Items listed in a dataset
_ _ _ _ _

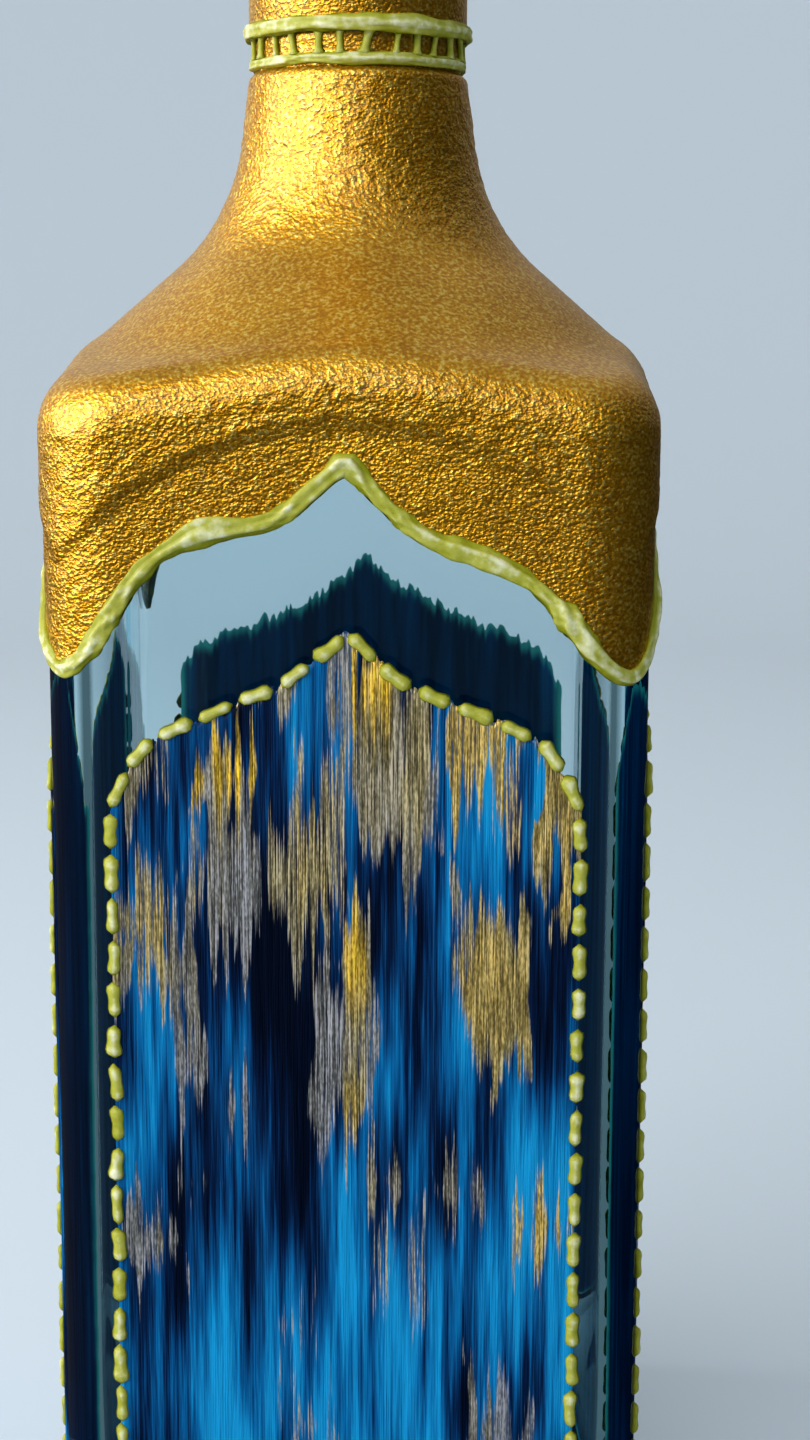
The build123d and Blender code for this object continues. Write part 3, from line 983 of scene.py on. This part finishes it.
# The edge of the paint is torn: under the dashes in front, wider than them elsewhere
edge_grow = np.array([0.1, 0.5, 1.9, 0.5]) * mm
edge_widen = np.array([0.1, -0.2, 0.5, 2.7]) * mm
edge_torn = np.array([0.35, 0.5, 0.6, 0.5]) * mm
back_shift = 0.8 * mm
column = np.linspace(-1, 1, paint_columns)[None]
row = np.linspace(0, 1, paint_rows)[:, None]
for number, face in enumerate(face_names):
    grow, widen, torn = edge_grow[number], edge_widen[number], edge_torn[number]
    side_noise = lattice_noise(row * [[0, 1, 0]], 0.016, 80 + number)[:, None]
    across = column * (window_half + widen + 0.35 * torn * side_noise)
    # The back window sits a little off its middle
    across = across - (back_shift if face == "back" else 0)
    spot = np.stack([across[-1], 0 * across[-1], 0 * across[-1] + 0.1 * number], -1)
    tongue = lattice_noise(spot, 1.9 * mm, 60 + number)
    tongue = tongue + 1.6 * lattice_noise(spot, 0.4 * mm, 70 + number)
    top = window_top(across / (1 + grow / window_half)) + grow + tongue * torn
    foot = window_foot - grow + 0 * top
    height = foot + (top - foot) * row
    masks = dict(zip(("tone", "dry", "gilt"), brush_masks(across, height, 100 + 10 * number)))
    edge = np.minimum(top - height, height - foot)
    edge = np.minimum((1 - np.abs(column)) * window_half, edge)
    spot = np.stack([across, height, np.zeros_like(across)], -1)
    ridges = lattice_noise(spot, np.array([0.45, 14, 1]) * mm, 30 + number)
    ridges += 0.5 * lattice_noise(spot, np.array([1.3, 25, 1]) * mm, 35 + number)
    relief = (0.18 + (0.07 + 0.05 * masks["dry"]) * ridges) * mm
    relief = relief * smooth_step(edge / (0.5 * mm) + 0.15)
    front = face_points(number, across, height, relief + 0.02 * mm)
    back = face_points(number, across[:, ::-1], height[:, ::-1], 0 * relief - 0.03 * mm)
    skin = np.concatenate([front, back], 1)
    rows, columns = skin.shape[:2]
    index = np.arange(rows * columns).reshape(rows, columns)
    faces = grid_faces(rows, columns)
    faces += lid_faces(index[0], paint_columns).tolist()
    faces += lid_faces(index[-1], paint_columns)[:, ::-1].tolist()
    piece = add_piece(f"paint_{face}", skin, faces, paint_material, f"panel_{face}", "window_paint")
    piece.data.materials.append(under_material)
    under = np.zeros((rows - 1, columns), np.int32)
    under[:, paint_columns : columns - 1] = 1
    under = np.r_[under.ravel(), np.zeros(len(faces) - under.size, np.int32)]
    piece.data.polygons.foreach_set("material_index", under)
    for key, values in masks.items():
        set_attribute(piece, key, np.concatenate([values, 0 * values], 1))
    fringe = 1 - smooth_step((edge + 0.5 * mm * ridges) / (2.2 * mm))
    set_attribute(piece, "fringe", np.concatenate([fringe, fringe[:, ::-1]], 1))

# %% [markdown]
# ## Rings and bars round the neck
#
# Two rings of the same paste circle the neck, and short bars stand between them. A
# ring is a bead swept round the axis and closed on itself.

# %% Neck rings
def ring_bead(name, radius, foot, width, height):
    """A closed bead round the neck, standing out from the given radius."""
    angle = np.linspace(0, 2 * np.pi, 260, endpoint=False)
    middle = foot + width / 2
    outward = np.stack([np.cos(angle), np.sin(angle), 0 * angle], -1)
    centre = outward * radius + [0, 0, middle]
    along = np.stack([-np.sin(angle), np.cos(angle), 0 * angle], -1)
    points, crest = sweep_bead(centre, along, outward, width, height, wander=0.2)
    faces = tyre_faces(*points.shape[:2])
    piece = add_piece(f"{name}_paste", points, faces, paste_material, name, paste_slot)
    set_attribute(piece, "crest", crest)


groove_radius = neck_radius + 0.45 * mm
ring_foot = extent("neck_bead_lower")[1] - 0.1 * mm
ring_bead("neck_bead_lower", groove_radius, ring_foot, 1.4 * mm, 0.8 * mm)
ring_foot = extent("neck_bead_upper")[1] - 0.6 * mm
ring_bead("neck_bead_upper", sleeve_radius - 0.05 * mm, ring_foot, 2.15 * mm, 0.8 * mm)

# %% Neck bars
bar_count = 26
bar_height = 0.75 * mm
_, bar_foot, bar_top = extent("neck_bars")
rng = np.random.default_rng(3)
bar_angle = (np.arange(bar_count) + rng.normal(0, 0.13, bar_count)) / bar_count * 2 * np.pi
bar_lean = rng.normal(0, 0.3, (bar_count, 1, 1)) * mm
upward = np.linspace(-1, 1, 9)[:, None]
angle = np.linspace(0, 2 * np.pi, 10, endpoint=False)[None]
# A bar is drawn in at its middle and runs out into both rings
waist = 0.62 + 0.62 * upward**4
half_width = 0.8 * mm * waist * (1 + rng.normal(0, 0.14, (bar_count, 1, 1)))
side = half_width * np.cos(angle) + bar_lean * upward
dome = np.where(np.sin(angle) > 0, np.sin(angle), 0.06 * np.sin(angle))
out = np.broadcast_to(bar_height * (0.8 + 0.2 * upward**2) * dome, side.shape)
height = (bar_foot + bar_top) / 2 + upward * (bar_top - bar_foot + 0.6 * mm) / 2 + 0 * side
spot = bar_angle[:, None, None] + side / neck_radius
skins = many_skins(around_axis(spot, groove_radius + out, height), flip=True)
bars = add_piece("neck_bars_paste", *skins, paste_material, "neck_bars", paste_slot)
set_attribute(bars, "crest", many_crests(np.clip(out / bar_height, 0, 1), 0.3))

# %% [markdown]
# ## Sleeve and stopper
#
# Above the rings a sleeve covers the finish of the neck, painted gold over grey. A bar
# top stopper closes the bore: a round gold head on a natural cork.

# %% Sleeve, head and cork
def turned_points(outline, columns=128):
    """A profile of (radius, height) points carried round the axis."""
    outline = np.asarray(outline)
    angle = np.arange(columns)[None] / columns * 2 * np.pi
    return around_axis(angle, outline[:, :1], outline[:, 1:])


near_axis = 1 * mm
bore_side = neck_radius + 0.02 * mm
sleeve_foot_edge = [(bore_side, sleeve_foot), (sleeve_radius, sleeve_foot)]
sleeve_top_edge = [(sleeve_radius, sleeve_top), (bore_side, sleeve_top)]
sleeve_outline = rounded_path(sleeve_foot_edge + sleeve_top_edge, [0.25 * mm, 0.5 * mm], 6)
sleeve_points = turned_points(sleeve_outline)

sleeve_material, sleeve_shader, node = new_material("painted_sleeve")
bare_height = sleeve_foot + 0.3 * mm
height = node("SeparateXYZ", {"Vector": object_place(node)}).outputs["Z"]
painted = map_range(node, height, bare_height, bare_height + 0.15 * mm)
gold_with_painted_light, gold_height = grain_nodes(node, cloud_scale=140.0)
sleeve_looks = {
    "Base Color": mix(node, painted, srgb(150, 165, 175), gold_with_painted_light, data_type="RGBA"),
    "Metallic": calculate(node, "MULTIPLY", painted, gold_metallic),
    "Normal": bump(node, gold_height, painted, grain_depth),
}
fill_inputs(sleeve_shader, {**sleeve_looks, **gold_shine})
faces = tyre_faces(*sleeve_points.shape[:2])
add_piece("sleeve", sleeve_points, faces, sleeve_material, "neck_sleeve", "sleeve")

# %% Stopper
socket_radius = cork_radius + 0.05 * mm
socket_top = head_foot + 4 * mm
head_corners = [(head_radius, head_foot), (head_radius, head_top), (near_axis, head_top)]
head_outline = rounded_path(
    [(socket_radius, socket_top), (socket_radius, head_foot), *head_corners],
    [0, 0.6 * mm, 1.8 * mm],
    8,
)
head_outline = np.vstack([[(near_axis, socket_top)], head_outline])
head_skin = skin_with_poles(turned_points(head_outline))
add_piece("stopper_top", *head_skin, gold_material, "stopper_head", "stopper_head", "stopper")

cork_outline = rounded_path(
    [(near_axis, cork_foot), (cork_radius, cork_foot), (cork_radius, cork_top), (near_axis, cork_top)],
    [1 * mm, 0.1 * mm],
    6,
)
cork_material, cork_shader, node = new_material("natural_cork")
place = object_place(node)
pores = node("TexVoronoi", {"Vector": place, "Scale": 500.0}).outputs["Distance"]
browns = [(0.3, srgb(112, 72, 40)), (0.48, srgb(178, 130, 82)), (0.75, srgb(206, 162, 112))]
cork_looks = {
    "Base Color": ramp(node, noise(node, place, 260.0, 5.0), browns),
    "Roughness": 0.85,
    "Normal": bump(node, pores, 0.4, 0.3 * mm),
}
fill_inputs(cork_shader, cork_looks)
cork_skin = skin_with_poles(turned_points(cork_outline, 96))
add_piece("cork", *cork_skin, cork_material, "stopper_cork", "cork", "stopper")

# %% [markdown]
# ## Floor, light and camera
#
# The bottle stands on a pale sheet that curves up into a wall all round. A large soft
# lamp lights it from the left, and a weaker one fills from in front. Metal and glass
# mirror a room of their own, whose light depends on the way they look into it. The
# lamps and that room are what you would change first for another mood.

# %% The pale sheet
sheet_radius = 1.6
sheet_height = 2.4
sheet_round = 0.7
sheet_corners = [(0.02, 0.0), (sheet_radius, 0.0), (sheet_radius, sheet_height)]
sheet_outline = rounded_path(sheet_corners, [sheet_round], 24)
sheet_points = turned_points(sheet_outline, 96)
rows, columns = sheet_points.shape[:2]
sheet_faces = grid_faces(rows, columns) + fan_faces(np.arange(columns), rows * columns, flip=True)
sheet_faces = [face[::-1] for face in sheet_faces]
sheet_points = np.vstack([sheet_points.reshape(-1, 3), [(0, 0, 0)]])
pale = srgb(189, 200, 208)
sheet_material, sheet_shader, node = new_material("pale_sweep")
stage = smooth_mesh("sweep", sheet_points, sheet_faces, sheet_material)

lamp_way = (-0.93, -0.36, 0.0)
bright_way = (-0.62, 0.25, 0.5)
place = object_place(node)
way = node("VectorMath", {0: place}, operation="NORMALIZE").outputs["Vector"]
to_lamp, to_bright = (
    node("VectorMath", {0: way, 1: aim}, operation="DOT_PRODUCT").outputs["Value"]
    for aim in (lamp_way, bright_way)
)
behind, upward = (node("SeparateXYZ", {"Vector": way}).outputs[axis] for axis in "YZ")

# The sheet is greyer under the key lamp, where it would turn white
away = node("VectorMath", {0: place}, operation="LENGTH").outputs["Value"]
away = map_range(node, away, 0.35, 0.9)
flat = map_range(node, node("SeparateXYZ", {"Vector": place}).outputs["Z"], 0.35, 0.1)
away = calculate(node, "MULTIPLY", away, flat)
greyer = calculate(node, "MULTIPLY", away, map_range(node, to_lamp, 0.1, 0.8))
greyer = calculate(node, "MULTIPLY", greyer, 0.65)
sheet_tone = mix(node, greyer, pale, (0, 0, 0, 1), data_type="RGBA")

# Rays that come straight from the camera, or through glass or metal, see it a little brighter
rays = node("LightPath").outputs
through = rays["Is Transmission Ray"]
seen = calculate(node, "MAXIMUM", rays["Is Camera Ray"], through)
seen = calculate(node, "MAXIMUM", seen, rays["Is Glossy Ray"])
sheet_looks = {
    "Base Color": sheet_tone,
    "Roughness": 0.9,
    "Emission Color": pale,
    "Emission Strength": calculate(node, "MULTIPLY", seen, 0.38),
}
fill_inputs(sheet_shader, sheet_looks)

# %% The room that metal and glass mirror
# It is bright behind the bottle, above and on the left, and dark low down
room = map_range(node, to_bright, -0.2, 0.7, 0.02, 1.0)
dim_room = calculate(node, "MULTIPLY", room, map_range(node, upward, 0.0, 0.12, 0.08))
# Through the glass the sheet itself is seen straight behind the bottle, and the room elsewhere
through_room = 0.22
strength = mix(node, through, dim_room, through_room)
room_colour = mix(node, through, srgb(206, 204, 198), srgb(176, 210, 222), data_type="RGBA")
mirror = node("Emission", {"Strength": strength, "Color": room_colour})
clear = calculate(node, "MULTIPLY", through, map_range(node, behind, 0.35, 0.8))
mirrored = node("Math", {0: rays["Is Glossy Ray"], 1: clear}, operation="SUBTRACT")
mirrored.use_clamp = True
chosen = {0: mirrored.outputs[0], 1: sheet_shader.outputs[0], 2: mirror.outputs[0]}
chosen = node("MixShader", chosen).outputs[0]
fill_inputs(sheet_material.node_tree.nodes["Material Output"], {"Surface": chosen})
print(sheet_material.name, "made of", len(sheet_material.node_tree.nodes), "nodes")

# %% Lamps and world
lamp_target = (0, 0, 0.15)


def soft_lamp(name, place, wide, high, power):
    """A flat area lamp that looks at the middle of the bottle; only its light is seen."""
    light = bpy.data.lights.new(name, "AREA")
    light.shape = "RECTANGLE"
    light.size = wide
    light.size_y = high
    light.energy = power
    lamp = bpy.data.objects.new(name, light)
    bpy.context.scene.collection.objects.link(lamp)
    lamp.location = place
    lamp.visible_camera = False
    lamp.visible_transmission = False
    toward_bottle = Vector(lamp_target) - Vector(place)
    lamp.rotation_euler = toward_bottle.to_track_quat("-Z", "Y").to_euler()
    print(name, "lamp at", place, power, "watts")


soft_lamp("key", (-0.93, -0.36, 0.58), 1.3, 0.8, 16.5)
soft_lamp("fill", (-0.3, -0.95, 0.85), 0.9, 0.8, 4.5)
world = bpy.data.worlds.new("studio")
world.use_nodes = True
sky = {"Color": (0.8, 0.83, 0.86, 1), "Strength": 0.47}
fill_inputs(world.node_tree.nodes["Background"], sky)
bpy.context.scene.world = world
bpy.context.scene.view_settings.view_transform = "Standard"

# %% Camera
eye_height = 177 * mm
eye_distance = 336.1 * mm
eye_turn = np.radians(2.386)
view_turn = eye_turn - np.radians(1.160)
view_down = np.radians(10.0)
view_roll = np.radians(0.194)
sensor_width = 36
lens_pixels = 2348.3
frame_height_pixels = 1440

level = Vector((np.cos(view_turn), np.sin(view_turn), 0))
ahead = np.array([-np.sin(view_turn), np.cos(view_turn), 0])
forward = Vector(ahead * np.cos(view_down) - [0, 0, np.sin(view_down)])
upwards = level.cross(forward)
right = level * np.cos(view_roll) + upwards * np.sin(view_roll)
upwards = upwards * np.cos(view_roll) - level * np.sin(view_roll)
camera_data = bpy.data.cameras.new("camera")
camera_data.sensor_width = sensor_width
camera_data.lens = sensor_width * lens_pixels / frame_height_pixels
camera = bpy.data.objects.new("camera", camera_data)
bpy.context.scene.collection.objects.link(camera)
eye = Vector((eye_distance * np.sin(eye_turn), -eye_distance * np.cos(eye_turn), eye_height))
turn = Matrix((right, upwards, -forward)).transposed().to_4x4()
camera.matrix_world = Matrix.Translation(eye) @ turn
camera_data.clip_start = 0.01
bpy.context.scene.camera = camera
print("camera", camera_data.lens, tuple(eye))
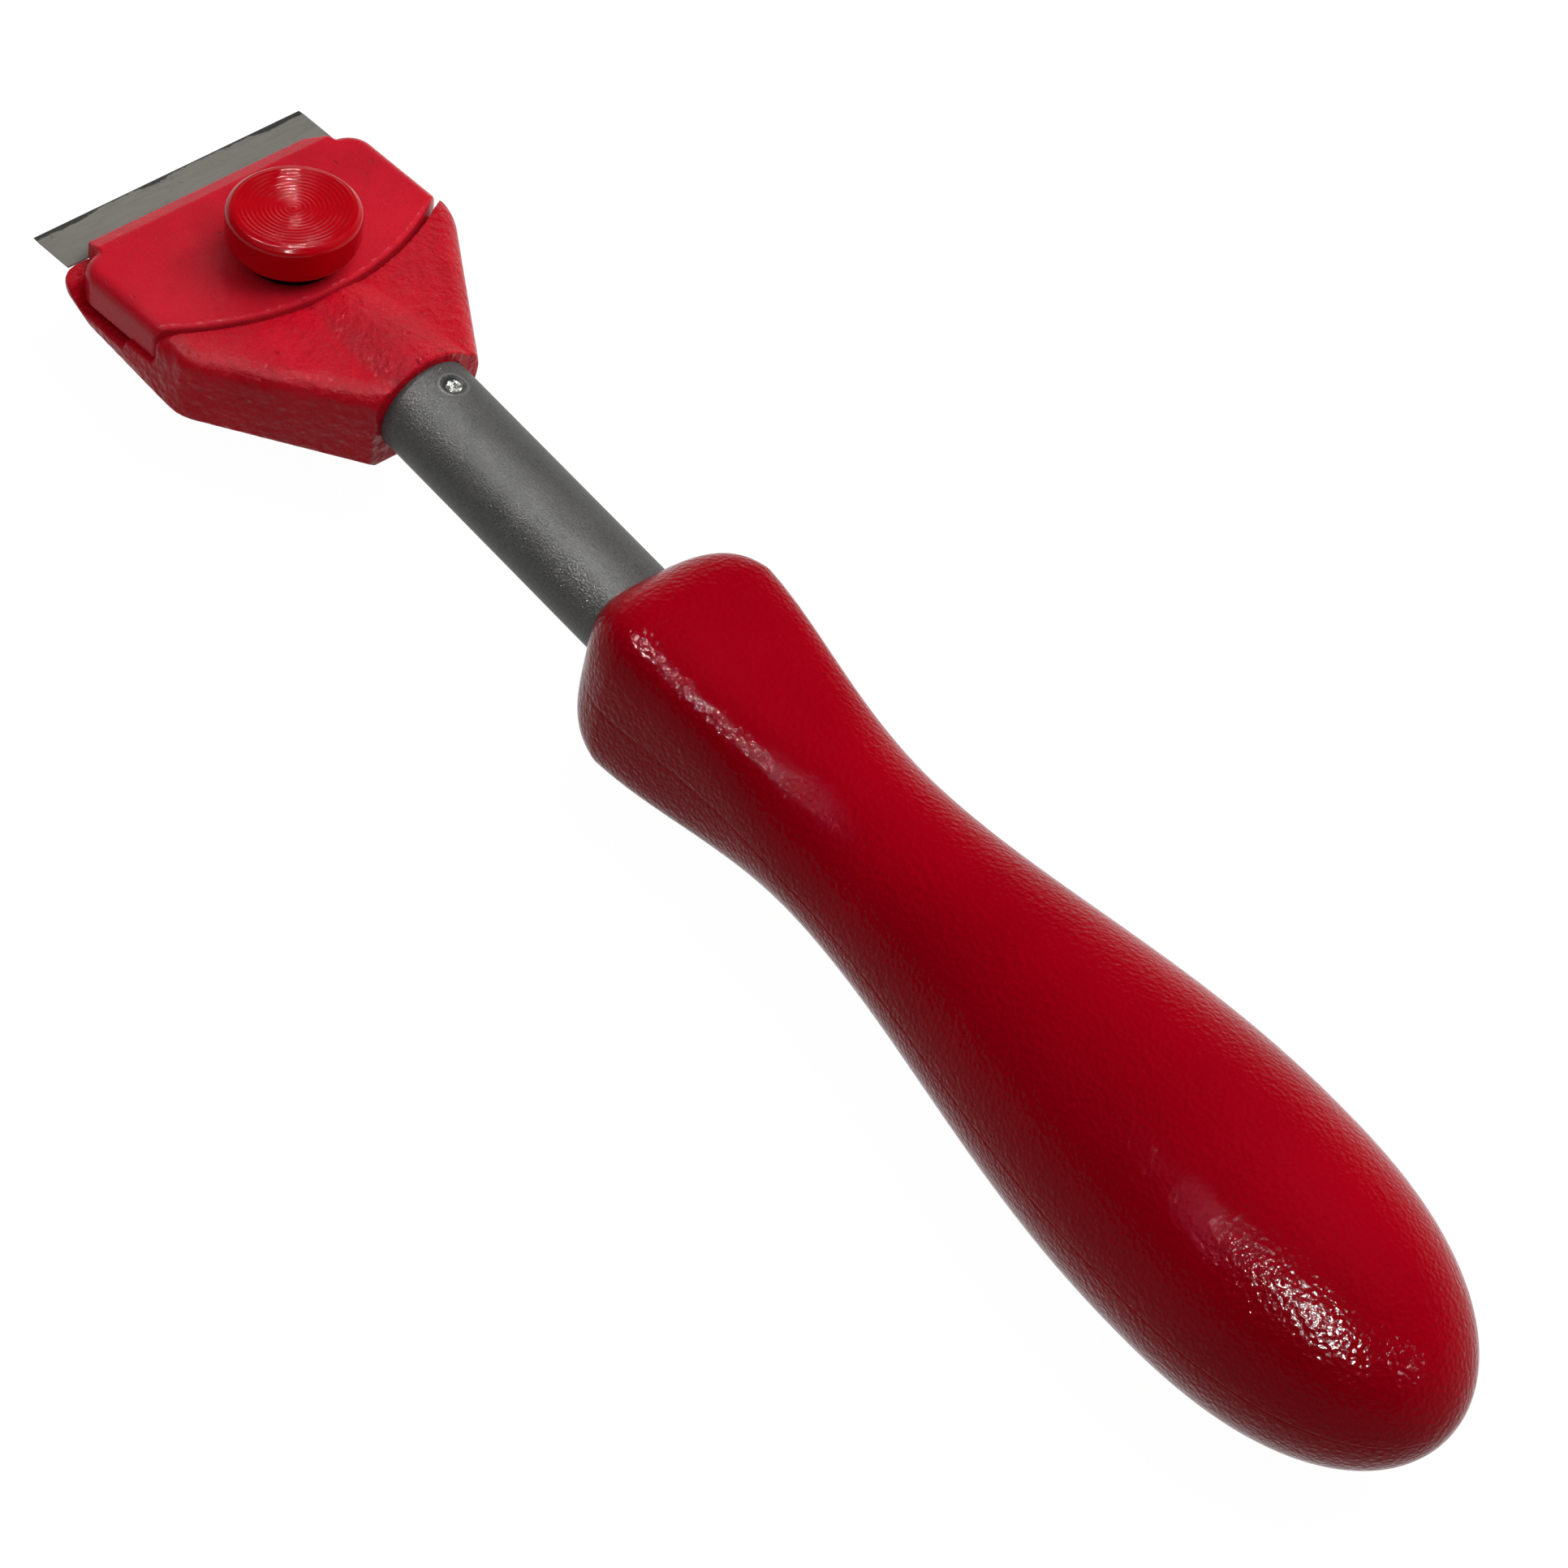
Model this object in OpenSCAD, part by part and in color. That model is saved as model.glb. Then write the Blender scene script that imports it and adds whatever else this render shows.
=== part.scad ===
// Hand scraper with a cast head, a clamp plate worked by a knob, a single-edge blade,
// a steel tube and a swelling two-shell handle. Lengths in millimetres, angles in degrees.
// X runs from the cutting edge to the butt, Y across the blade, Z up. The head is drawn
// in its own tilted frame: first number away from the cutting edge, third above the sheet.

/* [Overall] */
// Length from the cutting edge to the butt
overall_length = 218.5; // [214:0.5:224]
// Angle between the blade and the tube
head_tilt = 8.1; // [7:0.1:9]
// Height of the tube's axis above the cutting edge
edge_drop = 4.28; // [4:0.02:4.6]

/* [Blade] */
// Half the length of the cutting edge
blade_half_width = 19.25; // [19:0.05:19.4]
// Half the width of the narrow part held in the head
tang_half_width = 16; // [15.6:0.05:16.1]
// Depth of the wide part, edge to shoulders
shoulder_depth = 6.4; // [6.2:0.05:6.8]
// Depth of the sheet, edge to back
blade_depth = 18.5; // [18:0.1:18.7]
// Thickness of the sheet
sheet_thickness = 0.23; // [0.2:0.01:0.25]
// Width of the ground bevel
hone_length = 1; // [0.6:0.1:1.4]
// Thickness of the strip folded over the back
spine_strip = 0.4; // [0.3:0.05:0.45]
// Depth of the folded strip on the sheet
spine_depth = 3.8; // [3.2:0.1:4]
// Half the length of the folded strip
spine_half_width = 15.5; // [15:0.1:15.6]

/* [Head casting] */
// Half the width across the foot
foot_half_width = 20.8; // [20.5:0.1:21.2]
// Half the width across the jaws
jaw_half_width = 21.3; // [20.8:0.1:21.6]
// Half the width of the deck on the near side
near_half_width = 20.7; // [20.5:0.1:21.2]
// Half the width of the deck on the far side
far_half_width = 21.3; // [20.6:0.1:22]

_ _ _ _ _

PROBLEM REQUIREMENTS: Repeat exactly the lines from the one containing "Model this object" through the one containing "edge_drop = 4.28; // [4:0.02:4.6]", both included, and nothing else.

ANSWER TO THIS EXERCISE:
Model this object in OpenSCAD, part by part and in color. That model is saved as model.glb. Then write the Blender scene script that imports it and adds whatever else this render shows.
=== part.scad ===
// Hand scraper with a cast head, a clamp plate worked by a knob, a single-edge blade,
// a steel tube and a swelling two-shell handle. Lengths in millimetres, angles in degrees.
// X runs from the cutting edge to the butt, Y across the blade, Z up. The head is drawn
// in its own tilted frame: first number away from the cutting edge, third above the sheet.

/* [Overall] */
// Length from the cutting edge to the butt
overall_length = 218.5; // [214:0.5:224]
// Angle between the blade and the tube
head_tilt = 8.1; // [7:0.1:9]
// Height of the tube's axis above the cutting edge
edge_drop = 4.28; // [4:0.02:4.6]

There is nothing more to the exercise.